La police sud-africaine a mis fin à un camp d’entraînement et arrêté 95 Lybiens entrés dans le pays pour une formation de vigiles. L’enquête se poursuit afin de déterminer les véritables motivations de ce groupe mis en détention « pour infraction à la législation sur l’immigration ».
Quatre-vingt-quinze Libyens, venus officiellement en Afrique du Sud pour une formation de vigiles, ont été arrêtés vendredi, soupçonnés de suivre un entraînement dans une ferme proche du Mozambique, apparemment utilisée comme camp militaire clandestin, a annoncé la police.
Un raid de la police a eu lieu tôt vendredi à White River, dans la province de Mpumalanga, à environ 360 km à l’est de Johannesburg, non loi du célèbre parc Kruger, a-t-elle précisé.
« Les 95 personnes arrêtées sont toutes de nationalité libyenne et actuellement entourées par les autorités compétentes », a précisé la police dans son communiqué.
Ces Libyens sont arrivés en Afrique du Sud en avril selon les autorités. « Ils se sont faussement représentés sur leur demande de visa pour l’Afrique du Sud, affirmant venir suivre une formation d’agents de sécurité », a déclaré sur X la porte-parole de la police, Athlenda Mathe.
La police du Mpumalanga « les soupçonne d’avoir reçu un entraînement militaire » et ils ont été arrêtés pour infraction à la législation sur l’immigration, a-t-elle précisé.
Dans un communiqué sur Facebook, le gouvernement de Libye, reconnu par l’ONU, a diffusé « un démentit formel et clair » de tout lien avec ce groupe, assurant de coopérer à l’enquête pour établir l’identité de ses membres.
Des images télévisées tournées dans le camp présumé montraient des tentes kakis et des sacs de sable, et des groupes d’hommes arrêtés, en tenue civile.
Sur la carte extérieure, le lieu est signalé comme une académie proposant « un entraînement de sécurité spécialisé », a constaté un journaliste de l’AFP sur place.

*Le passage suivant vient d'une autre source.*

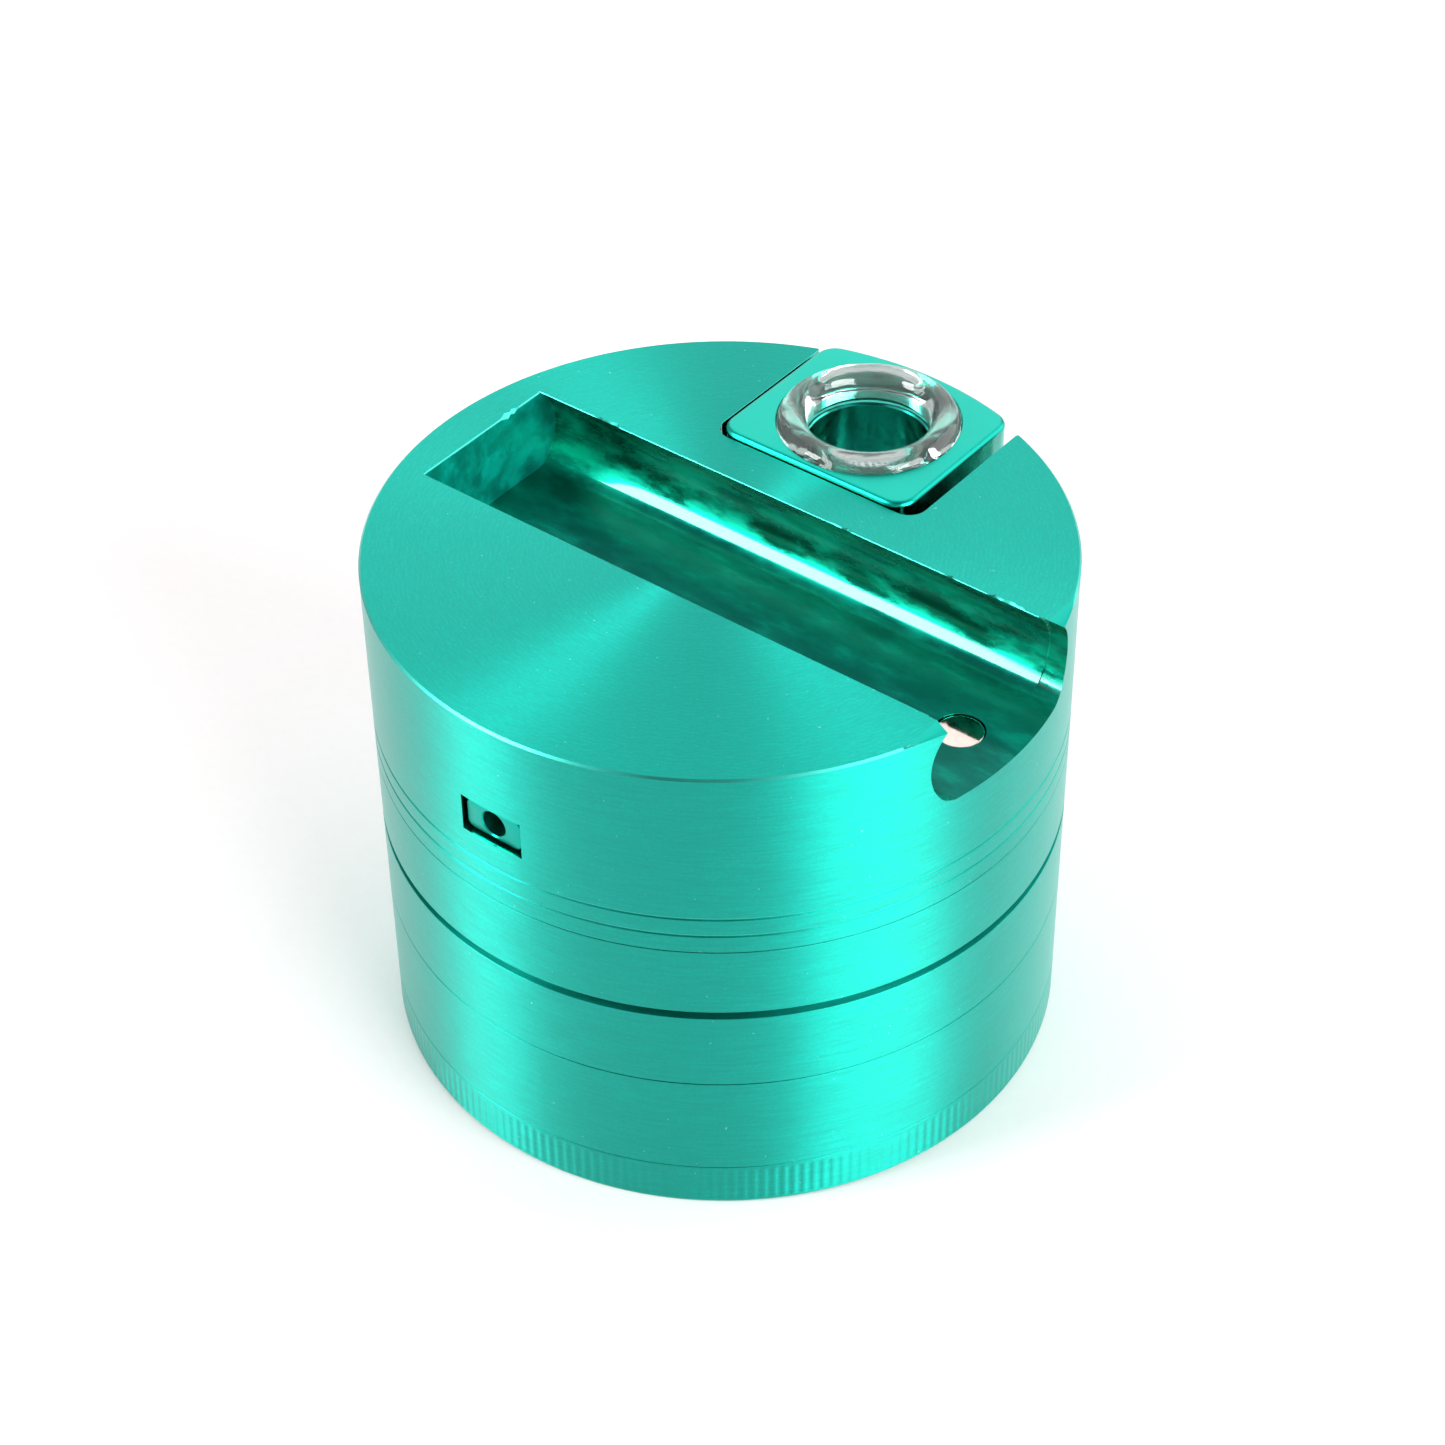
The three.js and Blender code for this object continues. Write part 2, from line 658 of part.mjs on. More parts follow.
const grinder = new THREE.Group();
grinder.add(
  section(0, mesh("pollen_catcher", pollenCatcher(), anodised)),
  section(
    SIEVE_Z,
    mesh("sieve_chamber", sieveChamber(), anodised),
    mesh("sieve_screen", screenDisc(), steel, [0, 0, SCREEN_Z]),
    mesh("screen_snap_ring", snapRing(), steel, [0, 0, SNAP_Z]),
  ),
  section(
    GRIND_Z,
    mesh("grinding_chamber", grindingChamber(), anodised),
    mesh("chamber_magnet", magnet(MAGNET_R, MAGNET_H), magnetPlate, [0, 0, chamberMagnetZ]),
  ),
  section(GLIDE_Z, mesh("glide_ring", glideRing(), nylon)),
  section(
    LID_Z,
    mesh("tooth_lid", toothLid(), anodised),
    mesh("lid_magnet", magnet(MAGNET_R, MAGNET_H), magnetPlate, [0, 0, LID_HUB_Z + FIT]),
  ),
  section(
    DOCK_Z,
    mesh("dock_body", dockBody(), anodised),
    mesh("lighter_magnet", magnet(LIGHTER_MAGNET.r, LIGHTER_MAGNET.h), magnetPlate, [
      LIGHTER_MAGNET.x,
      0,
      lighterMagnetZ,
    ]),
  ),
  section(
    TOP_Z,
    mesh("slot_magnet_left", latchMagnet(slotMagnetY), magnetPlate, [-LATCH.x, 0, 0]),
    mesh("slot_magnet_right", latchMagnet(slotMagnetY), magnetPlate, [LATCH.x, 0, 0]),
    mesh("pipe_block", pipeBlock(), anodised),
    mesh("pipe_magnet_left", latchMagnet(pipeMagnetY), magnetPlate, [-LATCH.x, 0, 0]),
    mesh("pipe_magnet_right", latchMagnet(pipeMagnetY), magnetPlate, [LATCH.x, 0, 0]),
    mesh("pipe_stem", pipeStem(), anodised),
    mesh("glass_bowl", glassBowl(), glass, [0, BOWL_Y, 0]),
    mesh("bowl_seal", bowlSeal(), rubber, [0, BOWL_Y, 0]),
    mesh("bowl_screen", bowlScreen(), steel, [0, BOWL_Y, 0]),
  ),
);

export default grinder;
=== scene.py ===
import math

import bmesh
import bpy
from mathutils import Matrix, Vector, noise

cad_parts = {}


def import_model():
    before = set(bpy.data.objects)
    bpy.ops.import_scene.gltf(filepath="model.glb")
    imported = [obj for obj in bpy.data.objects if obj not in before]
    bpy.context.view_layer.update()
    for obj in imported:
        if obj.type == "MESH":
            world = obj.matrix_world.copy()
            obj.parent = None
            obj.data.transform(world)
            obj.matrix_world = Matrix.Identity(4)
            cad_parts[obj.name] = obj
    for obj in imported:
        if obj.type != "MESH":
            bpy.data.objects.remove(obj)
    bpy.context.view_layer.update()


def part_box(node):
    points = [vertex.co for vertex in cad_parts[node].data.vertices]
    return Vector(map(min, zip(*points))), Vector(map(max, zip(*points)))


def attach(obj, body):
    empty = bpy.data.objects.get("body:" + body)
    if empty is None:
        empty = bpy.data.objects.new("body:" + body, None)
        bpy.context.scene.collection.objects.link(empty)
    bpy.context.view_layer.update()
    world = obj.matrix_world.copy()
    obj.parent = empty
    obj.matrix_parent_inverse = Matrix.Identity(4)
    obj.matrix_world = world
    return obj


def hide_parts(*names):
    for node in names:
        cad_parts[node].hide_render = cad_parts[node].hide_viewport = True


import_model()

# Sizes are in millimetres, and a mesh is scaled to metres when it is made.
MM = 0.001
TAU = 2 * math.pi


def extent(node):
    low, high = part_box(node)
    return low / MM, high / MM


# ---------------------------------------------------------------- places and sizes, from the frame

DOCK_LOW, DOCK_HIGH = extent("dock_body")
BODY_R = DOCK_HIGH.x
TOP_Z = DOCK_HIGH.z
DOCK_Z = DOCK_LOW.z
SIEVE_Z = extent("sieve_chamber")[0].z
GRIND_Z = extent("grinding_chamber")[0].z
GLIDE_LOW, GLIDE_HIGH = extent("glide_ring")
GLIDE_ROOM = 0.05  # between the glide ring and the sections over and under it
GLIDE_Z = GLIDE_LOW.z - GLIDE_ROOM
LID_Z = GLIDE_HIGH.z + GLIDE_ROOM
BLOCK_LOW, BLOCK_HIGH = extent("pipe_block")
STEM_LOW, STEM_HIGH = extent("pipe_stem")
GLASS_LOW, GLASS_HIGH = extent("glass_bowl")
BOWL_Y = (GLASS_LOW.y + GLASS_HIGH.y) / 2

# Sizes inside the turned sections, the same as the CAD part's.
SEAM = 0.08
TIGHT_SEAM = 0.03
EDGE = 0.05  # fillet on the outer edges of the sections
GLIDE_BORE_R = 28.5
COLLAR_R = 28.6
COLLAR_BORE_R = 28.9
COLLAR_INNER_R = 26.8
COLLAR_H = 4
COLLAR_ROOM = 0.6
FLOOR = 1.6
THREAD_PITCH = 0.8
THREAD_DEPTH = 0.22
SIEVE_WALL_R = 27
LEDGE_R = 25.4
LEDGE_T = 0.8
SNAP_GROOVE_R = 27.4
PLATE = 1.8
GRIND_COLLAR_R = 28.3
GRIND_WALL_R = 26.6
GRIND_RIM = 14.2
HUB_R = 5.5
HUB_TOP = 9.6
LID_SKIRT_R = 28.7
LID_CEILING = 5.65
LID_HUB_Z = 1.15
MAGNET_POCKET_R = 4.1
MAGNET_POCKET_H = 2.2
TOOTH_LONG = 4.4
TOOTH_WIDE = 3
CHAMBER_TOOTH_H = 7.3
LID_TOOTH_H = 7.4
CHAMBER_TEETH = [(23.7, 12, 15), (15.6, 8, 22.5)]
LID_TEETH = [(19.6, 10, 0), (11.4, 6, 30)]
DROP_HOLES = [(19.6, 12, 0), (10.6, 6, 0)]
DROP_HOLE_R = 2.4

CHANNEL_END_X = -27.4
CHANNEL_DEPTH = 8.25
CHANNEL_SIDE_R = 5.2
CHANNEL_SIDE_Y = 4.8
CHANNEL_AXIS = 4.1
MOUTH_FALL_X = 28.9
MOUTH_FALL = 0.27
MOUTH_STEP_X = 28
MOUTH_STEP = 0.12
CHANNEL_COVE_R = 2
SLOT_HALF = 11.25
SLOT_X = 0.36
SLOT_IN_Y = 12.83
SLOT_CORNER_R = 1.8
SLOT_MOUTH_R = 0.4
SLOT_EDGE = 0.03
SLOT_FLOOR_Z = BLOCK_LOW.z - 0.3
TUNNEL_W = 6.5
TUNNEL_H = 3.8
LATCH_X = 6.6
LATCH_DEPTH = 5.3
LATCH_POCKET_R = 2.1
LATCH_POCKET_H = 1.6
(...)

Aucune arme ni matériel illégal n’a été saisi dans l’immédiat, mais des recherches se poursuivent, a indiqué la police à l’AFP.
Le raid a été lancé deux jours après des renseignements reçus par les autorités à propos de cette ferme, proche du Mozambique et de l’Eswatini (ex-Swaziland) et elles n’excluent pas l’existence de camps similaires dans la région.
Pour le groupe arrêté, l’option devrait être de les renvoyer dans leur pays, a-t-il dit.
Le propriétaire de la société de sécurité dirigeant la structure est un Sud-Africain, a précisé un porte-parole de la police, Donald Mdhluli, à l’AFP.
La plupart des Libyens arrêtés ne parlent pas anglais et il n’était pas immédiatement possible de clarifier s’ils sont affiliés à un quelconque groupe, a-t-il dit.
« Nous les soupçonnons de délits graves parce que nous avons reçu de nombreuses plaintes de la communauté, y compris pour viol », a précisé M. Mdhluli.
L’Afrique du Sud est un terrain propice à la criminalité du fait de frontières relativement poreuses, et du niveau de corruption et de criminalité locale. Cette situation alimente un marché florissant et une industrie de la sécurité privée véritable.
Le pays compte plus de 15 000 sociétés de sécurité employant quelque 2,8 millions d’agents – pour près de 60 millions d’habitants -, selon l’autorité locale de régulation du secteur.
L’Afrique du Sud, qui n’a jamais été réellement concernée par les attentats jihadistes, est considérée comme une place forte du financement du groupe Etat islamique (EI) et d’autres organisations islamistes.
Mardi, le Département du Trésor américain a annoncé des sanctions contre des bases de l’Etat islamique présentées comme actifs en Afrique du Sud et pratiquant le braquage ou des kidnappings pour se financer.
La Libye, de son côté, depuis la chute du régime de Mouammar Kadhafi en 2011, peine toujours à se remettre de plusieurs années de guerre et de chaos. Malgré un calme relatif ces quatre dernières années, ce pays pétrolier connaît régulièrement des affrontements entre une myriade de groupes armés.
La plupart sont soit affiliés au gouvernement d’Abdelhamid Dbeibah, reconnu par l’ONU, ou à un exécutif parallèle rival, affilié au camp du puissant maréchal Khalifa Haftar, qui règne sur l’est et une partie du sud.
Selon le politologue Jalel Harchaoui, chercheur associé auprès de l’institut britannique Royal United Services, il est notoire que les différentes factions libyennes cherchent à s’entraîner à l’étranger pour se doter d’unités militaires d’élite. La presse irlandaise s’est récemment fait l’écho d’une société irlandaise payant l’entraînement des forces pro-Haftar. « C’est souvent sous couvert de sociétés de sécurité privée », dit-il.